T[] A length-prefixed array of T values. array[T] is an alias.
map[T1, T2] A map, as a length-prefixed array of (T1, T2) association pairs.

You may also use user-defined types (enums and other records) as field types.

A string is stored as a length-prefixed array of bytes. All length-prefixes are 32-bit unsigned integers, which means the maximum number of bytes in a string, or entries in an array or map, is about 4 billion (2^32).

A guid is stored as 16 bytes, in Guid.ToByteArray order.

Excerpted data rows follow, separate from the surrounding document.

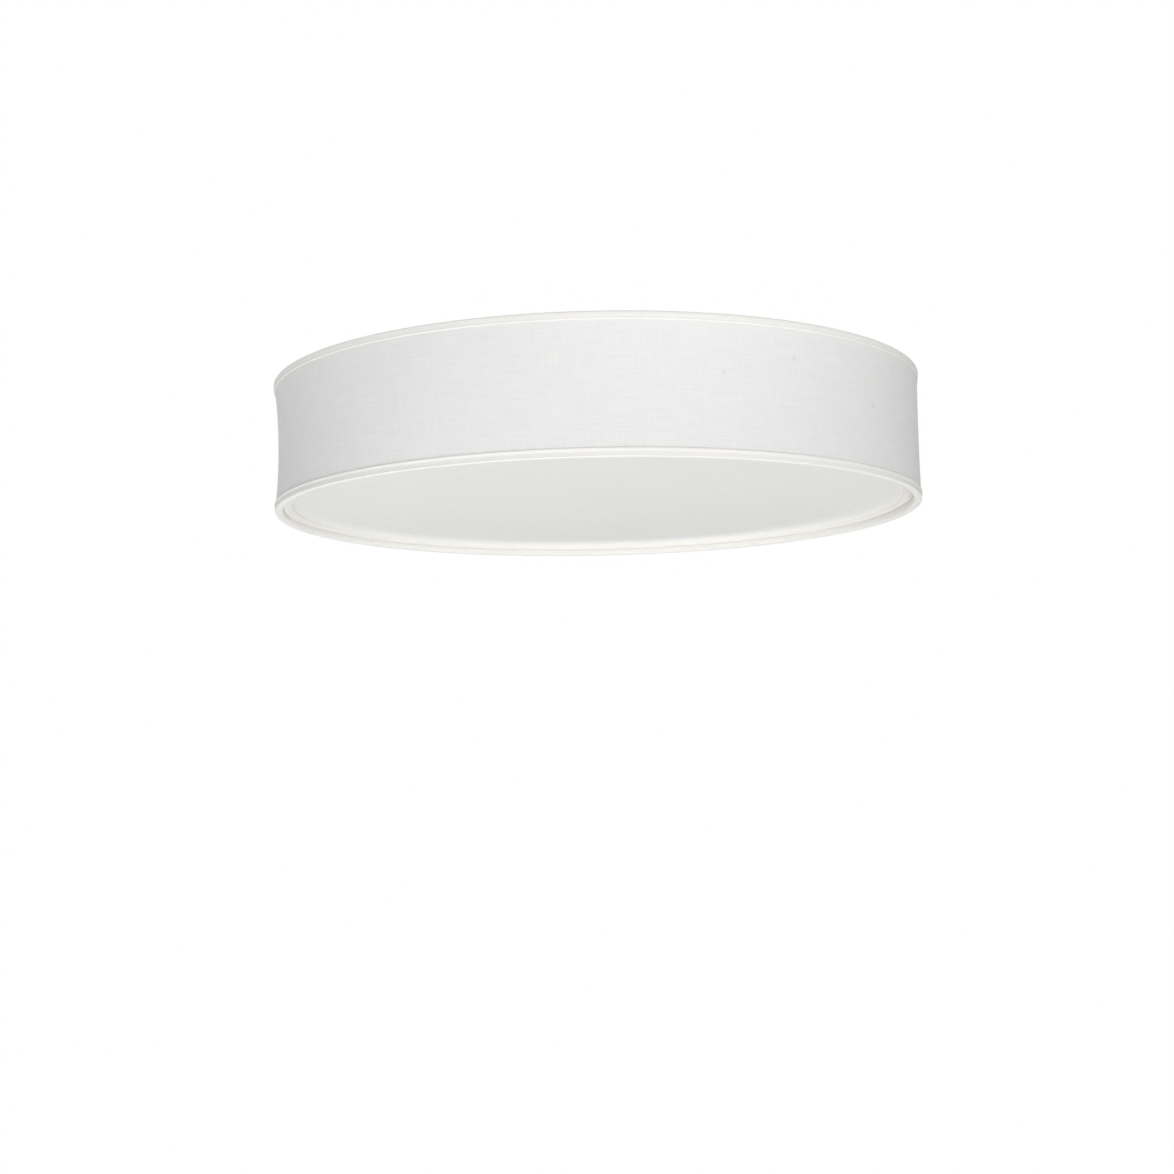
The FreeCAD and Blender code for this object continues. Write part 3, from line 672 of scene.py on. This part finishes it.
def tapeSection(tape, turn):
    # the outer face, the bead, the inner flap, and the way back round the wire
    height = tape["height"] + tape["sway"] * waver(turn, 12, tape["seed"] + 9)
    rise = tape["beadRise"]
    limit = shadeRadius - bead["sway"] * (1 + waver(turn, 12, tape["seed"] + 2))
    beadOut = limit
    beadIn = bead["inner"]
    if tape["away"] > 0:
        full = nearTurn(turn, bead["swellTurn"], bead["swellSpread"])
        rise += bead["lowerRound"] * full
        beadOut -= bead["lowerInset"] + bead["lowerTaper"] * full
        beadIn = ringBore(turn)
    run = height - rise
    crest = (shadeRadius + beadIn) / 2

    def levelZ(h):
        return tape["edge"] + tape["away"] * h

    face = []
    for k in range(bead["faceRows"] + 1):
        s = run * k / bead["faceRows"]
        z = levelZ(height - s)
        reach = coverRadius(turn, z) + flapRise(tape, s, run, beadOut, turn)
        face.append((min(reach, limit), z))
    bends = [pi / 2 * k / bead["bendRows"] for k in range(1, bead["bendRows"] + 1)]
    face += [(crest + (beadOut - crest) * cos(a), levelZ(rise * (1 - sin(a)))) for a in bends]
    face += [(crest - (crest - beadIn) * sin(a), levelZ(rise * (1 - cos(a)))) for a in bends]
    flap = tape["innerHeight"] - rise + 2.5 * tape["sway"] * waver(turn, 11, tape["seed"] + 4)
    face += [(beadIn + off * mm, levelZ(rise + flap * share)) for share, off in innerFlap]
    wireZ = bead["wireIn"]
    backRadius = ringInner - bead["backGap"]
    back = [(backRadius, levelZ(wireZ + (rise + flap - wireZ) * share)) for share in (0.96, 0.5, 0.0)]
    for k in range(1, bead["wireRows"]):
        a = pi * (1 + k / bead["wireRows"])
        reach = fit["overWire"] + bead["flare"] * smoothStep(a / pi * 2 - 3)
        back.append((ringMiddle + reach * cos(a), levelZ(wireZ + fit["overWire"] * sin(a))))
    for share in (0.0, 0.35, 0.7, 1.0):
        z = levelZ(wireZ + (height - wireZ - bead["hemGap"]) * share)
        back.append((coverRadius(turn, z) + bead["clothGap"], z))
    return face + back


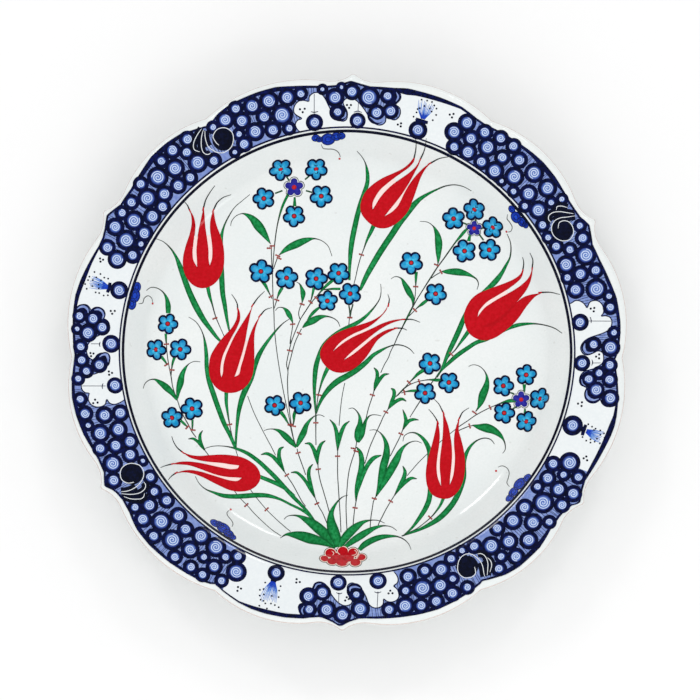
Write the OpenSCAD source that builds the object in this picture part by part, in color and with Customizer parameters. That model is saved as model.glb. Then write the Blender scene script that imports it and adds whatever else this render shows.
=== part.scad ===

A date is stored as a 64-bit integer amount of “ticks” since 00:00:00 UTC on January 1 of year 1 A.D. in the Gregorian calendar, where a “tick” is 100 nanoseconds.

Annotations

The “deprecated” annotation

Use [deprecated("We no longer use this")] before a field. When encoding a message deprecated fields are skipped. A notice will also be copied into the generated code.

Opcodes

Use [opcode(0x12345678)] before a record definition to associate an identifying "opcode" with it. You can also use a 4-byte ASCII string as an opcode: [opcode("Ping")].

Strictly speaking, Bebop is not opinionated about what you do with these opcodes. But you may find it useful to send this kind of thing over the wire:

12 34 56 78     03 00 00 00 18 00 ...
[4-byte opcode] [Bebop-encoded data]

And use the 4-byte opcode to decide which decoder/handler to dispatch the rest of the packet to. For more information see Mirrors.

All the compiler does is check that no opcode is used twice, and add something like class Foo { const int Opcode = 0x12345678; ... } in the generated code for you to use in your dispatching code.

Comments

As in many C-like languages, // starts a comment until the end of the line, whereas /* and */ delimit a block comment.

If a comment is placed directly before a field specification (/* like so */ int32 x;) or before a definition (/* like so */ struct S { ... }), that comment will be copied over as "documentation" to the corresponding bit of generated code.